The lawsuit says the evaluation process is so flawed that it falls short of “the most basic competitive bidding or proposal evaluation process,” and is therefore illegal.
The motion filed Tuesday alleges the city violated federal law by making payments through the Gang Violence Initiative to contractors for “personnel wages,” though the contractors couldn’t provide invoices showing the amount paid was accurate.
In one invoice, attached as an exhibit to the lawsuit, a contractor billed the city for more than $350,000 over two months in personnel wages without listing the names of the employees or specific dates of work performed — identifying them only as “violence interrupter” and a number — and without evidence of actual payment.

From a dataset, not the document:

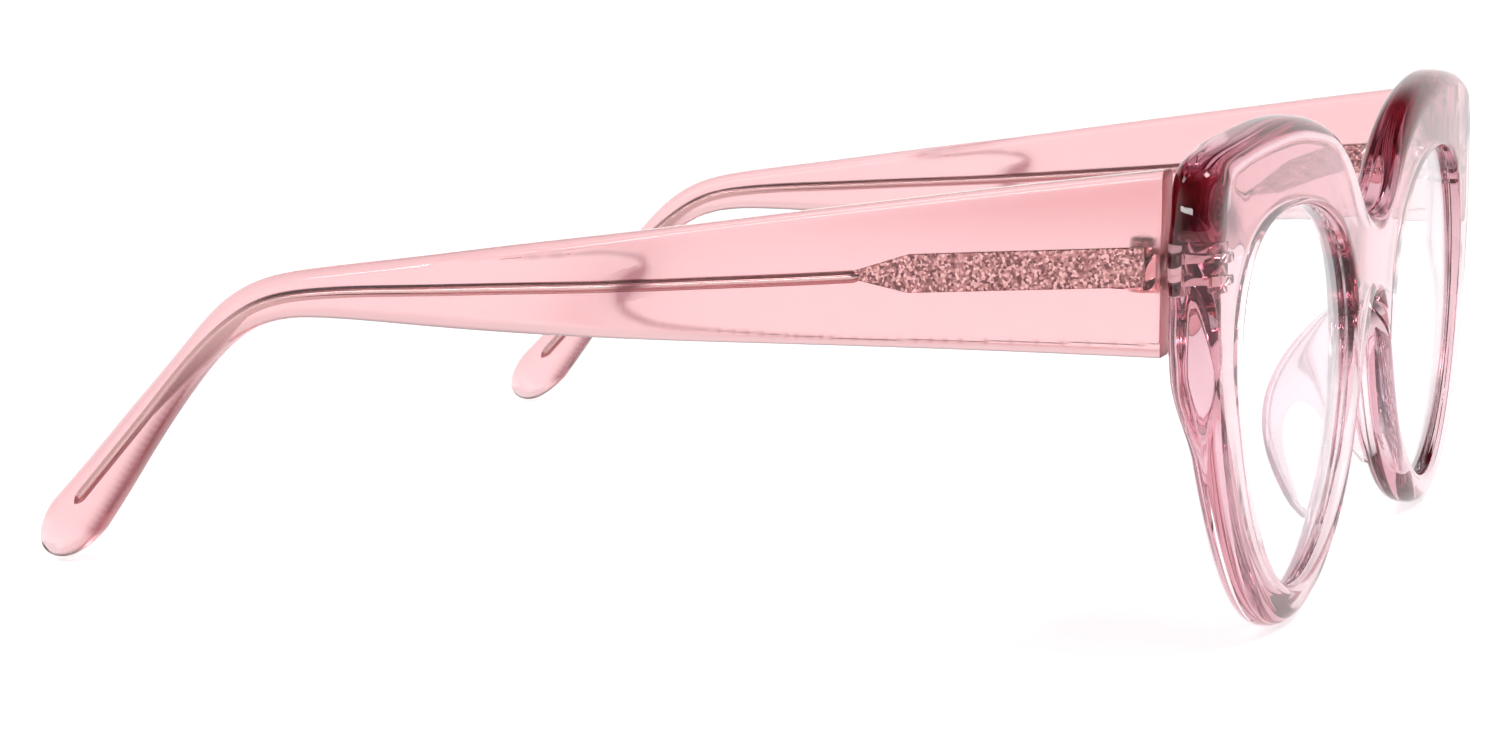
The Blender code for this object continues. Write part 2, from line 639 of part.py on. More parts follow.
# ---- lens and nose pad -------------------------------------------------------------------
def make_lens(word, side, material, count=64, rings=3):
    """Thin curved lens whose edge is a V that stands in the rim's groove."""
    flat_edge = opening_by_angle(-GAP)
    bevel_edge = opening_by_angle(LENS_BEVEL)
    half = LENS_THICKNESS / 2.0
    mesh_data = bmesh.new()
    for face_sign in (-1.0, 1.0):
        rows = []
        for i in range(count):
            edge = flat_edge(math.tau * i / count)
            row = []
            for t in np.linspace(0.0, 1.0, rings + 1):
                x = LENS_MIDDLE[0] + (edge[0] - LENS_MIDDLE[0]) * t
                z = LENS_MIDDLE[1] + (edge[1] - LENS_MIDDLE[1]) * t
                row.append(place(side * x, lens_middle_y(x, z) + face_sign * half, z))
            rows.append(row)
        strip(mesh_data, rows, closed=True)
    rows = []
    for i in range(count):
        angle = math.tau * i / count
        x, z = flat_edge(angle)
        bevel_x, bevel_z = bevel_edge(angle)
        middle = lens_middle_y(x, z)
        rows.append([place(side * x, middle - half, z),
                     place(side * bevel_x, middle, bevel_z),
                     place(side * x, middle + half, z)])
    strip(mesh_data, rows, closed=True)
    return add_object("lens_" + word, mesh_data, material)


def rim_nasal_edges(z):
    """x of the nasal outline and of the lens opening at one height."""
    outline, _ = half_outline(8)
    nasal = outline[outline[:, 0] < 20.0]
    nasal = nasal[nasal[:, 1] < 31.0][::-1]
    inner = np.interp(z, nasal[::-1][:, 1], nasal[::-1][:, 0])
    loop = closed_spline(LENS_OPENING, 8)
    near = loop[loop[:, 0] < 20.0]
    near = near[np.argsort(near[:, 1])]
    return inner, np.interp(z, near[:, 1], near[:, 0])


def pad_section(z, steps=8):
    """Section of a nose pad at one height: a fin that leans outward behind the rim."""
    place_in_height = (z - PAD_LOW) / (PAD_HIGH - PAD_LOW)
    swell = max(math.sin(math.pi * place_in_height), 0.0) ** 0.85
    inner, outer = rim_nasal_edges(z)
    base_x = inner + (outer - inner) * PAD_SEAT
    base_y = rear_face_y(base_x, z) + GAP
    reach = PAD_TIP_HALF + PAD_REACH * swell
    half = PAD_TIP_HALF + (PAD_HALF_THICKNESS - PAD_TIP_HALF) * swell ** 0.6
    lean = math.radians(PAD_LEAN)
    points = []
    for i in range(steps + 1):
        angle = math.pi * i / steps
        along = reach * math.sin(angle) ** 0.8
        across = half * math.cos(angle)
        x = base_x + across + along * math.sin(lean)
        y = base_y + along * math.cos(lean)
        points.append((x, y))
    return points


def make_nose_pad(word, side, material, levels=12):
    mesh_data = bmesh.new()
    rings = []
    for z in np.linspace(PAD_LOW, PAD_HIGH, levels + 1):
        rings.append([place(side * x, y, z) for x, y in pad_section(z)])
    loft(mesh_data, rings)
    return add_object("nose_pad_" + word, mesh_data, material)


def make_front(material):
    front = add_object("front_frame", front_half(), material)
    mirror = front.modifiers.new("mirror", "MIRROR")
    mirror.use_axis = (True, False, False)
    mirror.merge_threshold = 0.00001
    return front


def main():
    clear_scene()
    pink = make_material("pink_acetate", (0.95, 0.55, 0.60), 0.05, transmission=1.0)
    clear = make_material("clear_lens", (0.97, 0.97, 1.0), 0.02, transmission=1.0)
    rose_gold = make_material("rose_gold_core", (0.78, 0.55, 0.50), 0.28, metallic=1.0)
    steel = make_material("hinge_steel", (0.80, 0.74, 0.72), 0.25, metallic=1.0)
    front = make_front(pink)
    for word, side in SIDES.items():
        cut_front_pockets(front, word, side)
        make_lens(word, side, clear)
        make_nose_pad(word, side, pink)
        make_front_leaf(word, side, steel)
        make_screw(word, side, steel)
        fold_axis = bpy.data.objects.new("fold_axis_" + word, None)
        bpy.context.scene.collection.objects.link(fold_axis)
        fold_axis.location = place(side * HINGE_X, HINGE_Y, HINGE_Z)
        temple = make_temple("temple_" + word, side, pink)
        cut_temple_pockets(temple, word, side)
        core = make_core("core_wire_" + word, side, rose_gold)
        leaf = make_temple_leaf(word, side, steel)
        bpy.context.view_layer.update()
        pieces = [temple, core, leaf]
        pieces += [modifier.object for piece in pieces for modifier in piece.modifiers]
        for piece in pieces:
            piece.parent = fold_axis
            piece.matrix_parent_inverse = fold_axis.matrix_world.inverted()
        fold_axis.rotation_euler.z = side * math.radians(TOE_IN)


main()
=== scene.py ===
import json
import math

import bmesh
import bpy
import numpy as np
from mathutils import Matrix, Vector


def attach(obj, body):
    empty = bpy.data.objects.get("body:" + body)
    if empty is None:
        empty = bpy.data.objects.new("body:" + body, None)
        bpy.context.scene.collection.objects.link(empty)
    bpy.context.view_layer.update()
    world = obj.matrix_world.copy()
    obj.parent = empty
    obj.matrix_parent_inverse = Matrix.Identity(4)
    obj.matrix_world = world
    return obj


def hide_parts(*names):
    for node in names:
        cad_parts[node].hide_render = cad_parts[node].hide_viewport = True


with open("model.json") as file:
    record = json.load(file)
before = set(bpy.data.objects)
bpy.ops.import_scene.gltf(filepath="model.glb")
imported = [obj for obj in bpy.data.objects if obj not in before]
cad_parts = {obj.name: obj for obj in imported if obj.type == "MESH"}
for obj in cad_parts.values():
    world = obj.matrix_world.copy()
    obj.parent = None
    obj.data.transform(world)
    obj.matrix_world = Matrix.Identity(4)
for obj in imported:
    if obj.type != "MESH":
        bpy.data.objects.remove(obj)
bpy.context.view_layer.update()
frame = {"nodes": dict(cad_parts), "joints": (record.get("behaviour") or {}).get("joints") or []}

MM = 0.001
SIDES = {"right": -1.0, "left": 1.0}
scene = bpy.context.scene

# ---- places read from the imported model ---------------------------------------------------
hinge_joint = next(j for j in frame["joints"] if j["child"] == "temple_left")
HINGE_X = hinge_joint["pos_m"][0] / MM
HINGE_Y = 7.0  # behind the datum plane, where the shapes below have y = 0
DATUM_Y = hinge_joint["pos_m"][1] / MM - HINGE_Y

# ---- shapes, millimetres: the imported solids' curves, rounder at the end pieces -------------
LENS_MIDDLE = (33.0, 24.0)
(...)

“Because the City either intentionally or ineptly failed, and continues to fail, to request proper support from its contractors, and because the City continued, and continues, to pay them without proper support, the Court should appoint a special master to ensure the City properly administers payments under its violence prevention programs before payments are made to contractors,” the motion says.
Coppola said he believes in the value of community-based alternatives to traditional policing, but he doesn’t think the city has provided sufficient oversight to ensure meaningful impact. “To me this is a key piece of the future,” he said in an interview. “Citizens have demanded it, and citizens have the right to know that what they want is actually happening.”
Coppola said he became concerned about the city’s procurement practices after reading of fraud allegations against Feeding Our Future, a nonprofit facing dozens of federal charges for improperly paying out hundreds of millions of dollars. While still in law school at the University of Minnesota, Coppola filed a series of requests for access to public records. City officials initially denied him records that they claimed weren’t public and later “resorted to silence when called out on those misrepresentations,” according to the suit. In some cases, the city unilaterally closed his data requests after producing only some of the documentation required under law.
The motion filed this week says the city produced some of this information during the discovery process to Coppola and his lawyers under an agreement for a protective order. But when the lawyers received the documents, none were marked confidential, and the city confirmed the documents are considered public data.
“Those unnecessary actions evidence the extraordinary measures the City has taken to prevent Plaintiff and the public from obtaining public data about its violence prevention programs,” said the court motion.